How cord-cutting could change Disney's game plan with ESPN
Despite beating profit expectations in the second quarter, Disney's shares fell 6 percent to $113.99 after the earnings were announced. The decline of traditional TV could change how Disney runs ESPN.
LOS ANGELES — Cord-cutting loomed over Disney's quarterly earnings, as a loss of ESPN subscribers caused Disney to taper its TV profit outlook.
Despite beating profit expectations in the April-June quarter, shares fell 6 percent to $113.99 after the earnings were announced.
The company said a "modest" decrease in ESPN subscribers would trim a few percentage points off a forecast for profit growth from domestic subscriber fees from 2013 to 2016. Fewer households have been getting traditional pay TV packages, and some are getting smaller channel packages, the company said.
CEO Bob Iger said Disney isn't expecting dramatic declines in ESPN over the next five years or so. But on a conference call with analysts, he said that if the traditional pay TV business continues to erode, Disney would consider alternatives for ESPN, "like going direct to consumers."
Such musings were once considered an almost sacrilegious affront to cable and satellite TV partners that generate the bulk of revenue and profit for media companies. Because of its huge live viewing audience, ESPN underpins much of the existing pay TV ecosystem.
However, online offerings like Sling TV include ESPN for $20 a month. That's far cheaper than traditional TV packages that can run into the hundreds of dollars.
Time Warner's HBO and CBS Corp.'s Showtime are already sold directly to consumers. Although they are still made available through traditional distributors like DirecTV and Comcast, the consumer offerings allow the channels to reach people who don't subscribe to big pay TV packages.
Disney's earnings for the fiscal third quarter topped analyst expectations, helped largely by its movie studio and the blockbuster hit "Avengers: Age of Ultron."

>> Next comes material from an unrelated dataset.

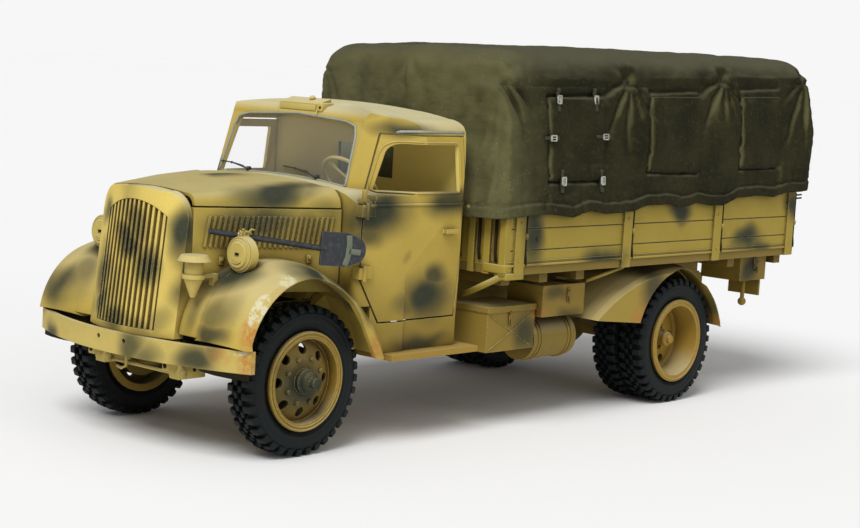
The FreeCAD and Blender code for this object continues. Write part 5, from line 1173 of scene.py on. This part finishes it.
# ------------------------------------------------------------------ lamps and the shovel
lamp_skin = surface("headlights")
for side_name, side in LEFT_RIGHT:
    y0, z0 = side * 19.8, 37.85
    rims, slot_hole = Shape(), Shape()
    for radius, thick in ((2.95, 0.17), (2.45, 0.12)):
        ring = [touch(lamp_skin, (AHEAD, y0 + dy, z0 + dz), (-1, 0, 0)) for dy, dz in ring_points(radius, 40)]
        rims.tube([f[0] + Vector((0.02, 0, 0)) for f in ring if f], thick, sides=6, ends=False)
    face = touch(lamp_skin, (AHEAD, y0, z0), (-1, 0, 0))[0]
    for a, b, c, d in ((-0.85, 0.85, 0.34, 0.52), (-0.85, 0.85, -0.52, -0.34), (-0.85, -0.65, -0.4, 0.4),
                       (0.65, 0.85, -0.4, 0.4)):
        rims.box((face.x - 0.1, face.x + 0.16), (y0 + a, y0 + b), (z0 + c, z0 + d), bevel=0.05)
    hook = [touch(lamp_skin, (AHEAD, y0 + 1.75 * math.sin(a), z0 - 1.75 * math.cos(a)), (-1, 0, 0))
            for a in (math.radians(-42 + 84 * k / 8) for k in range(9))]
    rims.tube([f[0] + Vector((0.12, 0, 0)) for f in hook if f], 0.12, sides=6)
    rims.put("lamp_rims_%s" % side_name, LAMPS, "truck")
    # a dark block as painted shade in the lamp's slot
    slot_hole.box((face.x - 0.1, face.x + 0.08), (y0 - 0.66, y0 + 0.66), (z0 - 0.35, z0 + 0.35), bevel=0.03)
    slot_hole.put("lamp_slot_%s" % side_name, DARK_PARTS_AND_SHADE, "truck")
    stalk = Shape().tube([(face.x - 1.2, y0, z0 - 3.0), (face.x - 1.3, y0, z0 - 4.0), (face.x - 1.5, y0, z0 - 4.9),
                          (face.x - 2.2, y0, z0 - 6.2)], (0.8, 0.62, 0.55, 0.8), sides=14, flat=0.8)
    stalk.put("lamp_stalk_%s" % side_name, STRAP_GREEN, "truck")

shovel_skin = surface("shovel")


def shaft_at(x):
    """The middle of the shovel's handle at x."""
    hits = [touch(shovel_skin, (x, 60, 36 + 0.04 * k), (0, -1, 0)) for k in range(240)]
    zs = [f[0].z for f in hits if f]
    ys = [f[0].y for f in hits if f]
    return Vector((x, max(ys) - 0.55, (min(zs) + max(zs)) / 2))


tie = Shape()
a, b = shaft_at(121.2), shaft_at(123.2)
run = (b - a).normalized()
side_v = run.orthogonal().normalized()
other_v = run.cross(side_v)
coil = []
for k in range(121):
    t = k / 120
    angle = 2 * math.pi * 5 * t
    coil.append(a.lerp(b, t) + (side_v * math.cos(angle) + other_v * math.sin(angle)) * (0.78 + 0.06 * math.sin(9 * t)))
tie.tube(coil, 0.2, sides=6)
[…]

But analysts said the underperformance of its pay TV business — which is anchored by ESPN — raised concerns about the shift in consumer behavior to online video services.
"Until now, we've seen all the growth at Netflix, Amazon and others has not really cannibalized more traditional ways to view content," said Robin Diedrich, an analyst with Edward Jones. "But I think the worry is that's starting to turn a bit."
Net income grew 11 percent in the April-June quarter to $2.48 billion, or $1.45 per share, topping the $1.39 expected by 10 analysts polled by Zacks Investment Research.
Revenue climbed 5 percent to $13.1 billion, a hair short of the $13.2 billion expected by six analysts surveyed by Zacks.
The Walt Disney Co. said weakness in the euro hurt revenue at Disneyland Paris. Although parks revenue grew, the unit's revenue came in below forecasts. The dollar's strength also contributed to a weaker profit outlook going forward, the company said.
Studio revenue gains of 13 percent topped all divisions, helped by "Avengers," which grossed $1.4 billion in theaters worldwide since its April release.
That success looked to continue, as the company prepares to releases the highly anticipated "Star Wars: Episode VII - The Force Awakens" in December. The kickoff to a whole new slew of "Star Wars" movies will be led by a flood of new products it intends to unleash at retailers worldwide on Sept. 4, which it is dubbing "Force Friday."
Every Disney segment grew except for its interactive division. There, revenue dropped and the unit broke even, reversing a profit from a year ago, as the "Disney Infinity" game lost momentum. The game is expected to get a surge of fresh content for this holiday season.